Tiddley-Bits tea

Tiddley-Bits tea

Tuesday, 17 August 2010

{things that I love}

My first post: things that I love.
“things”: to begin with, I love all ‘things’ that mean something. As an art historian who studies objects and their collection and exchange in the Italian courts at the end of the fifteenth century, I am also well-versed in numerous theories on things.

{things I study}
Heidegger, Latour, Bill Brown, and many others have argued that things matter, and it’s those things that really do matter, that I’m especially concerned with. Not only in court culture from hundreds of years ago, but things that matter to me. Those things that might make you change your way of thinking…the things that make you behave irrationally and purchase something that you can’t afford…things that disrupt the regular economy/commodity exchange, that complicate our subject/object binaries. So here is the list of things that I love:

-letters: in the day of email & internet, I still love those things that you can hold in your hand, that have the scratchy scrawly marks (that is, someone-you-love’s idea of writing). Letters are things that have passed through a number of hands & travelled great distances, showing the wear&tear of their passage—these things make the message all the more special.

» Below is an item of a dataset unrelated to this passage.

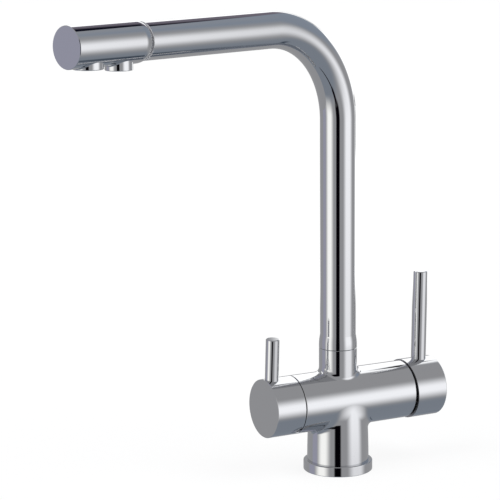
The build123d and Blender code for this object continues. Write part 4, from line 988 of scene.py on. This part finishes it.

{collection of letters belonging to John Derien, featured in Country Living. Photo by Ryan Benyi}
-chai: loose-leaf black tea, preferably from Ceylon. Having a father who grew up in India (3rd generation English living in India)—we grew up drinking loose-leaf tea.

{a tea picker in Darjeeling--photo taken on our
2005 trip to India} 
{my parents enjoying tea in the Imperial Hotel, New Delhi, just blocks away from where my Dad grew up}





Tea bags were highly discouraged in the household. And to his day I can’t stomach anything that comes out of a bag & resembles dust. A teapot, strainer, a tea-cup and pure loose-leaf please & thank you.


{silver tea service I bought on the 2005 trip}
-travels: Perhaps it’s not a material thing, but travels do become material things once you’re there. The smell, the touch, the feel of any new place brings me excitement just thinking about it.

-antiques: I could spend hours in any antique shop. Portobello is an adventure--always. I love old things…knowing that there is a history (a social biography for you anthropologists), of any old thing. It has had a life, and it at one point was attached to someone who has/had a story to tell about that thing. Antique jewellery, gramophones, old pictures, old tea cups…you name it.

-books: what would the world be without books? Not having had much access to a telly, growing up the majority of my life on a boat, with a Dad who preferred smoking a pipe, sipping sherry & reading a good book over watching any tv show or sports game & a Mum who would read us bedtime stories every night, books were and are still first & foremost in my life. ...and I love the smell of them, the feel of them...the older the better.

I love the classics: Jane Austen, Henry James, books on India, and particularly the Raj period (one of my favourites--Zemindar--is by a little known author, Valerie Fitzgerald, who wrote about the First War of Independence )…but favourites also include novels by Kipling (& I'm aware of the po-co theory here),
 M.M. Kaye (who knew many of the same people as my Granny, who was born & raised in Simla), William Dalrymple, Vikram Seth, Rohinton Mistry, etc… but other great reads include Love in the Time of Cholera (thanks to a dear friend for the recommendation), The Time Traveller’s Wife, Corelli’s Mandolin, An Equal Music, & so many more…and in a list of my favourite books, I’d have to also list the first man to write art history, Giorgio Vasari. I have a number of great academics that I could list here, but I’ll save that for a later date.



{Vasari--the father of Art History}

I’m going to stop there…there are so many wonderful things…But last but not least, the thing that is most important to me, is my family: my parents & my four older sisters who mean the world to me (& of course my nieces & nephews & various brothers-in-law). They are there, no matter what—whether battling 30foot waves in the roaring 40s or in escaping a flashflood in Rajasthan—they are always my lifeboat…or camel, (whatever metaphor you might choose)—and they always bring me safely to dry land.

{my family aboard Pacific Swift on her third offshore voyage, 1992}



{the sisters at Christina's wedding--a sisters' reunion is much-needed}

1 comment:

  1. Whiskers on kittens, bright copper kettles & warm woolen mittens... these are a few of my favourite things!

    Love the blog, Tinz... Things with a bit of a patina on them are things I love too - a well-read, much-loved book - can't do much better.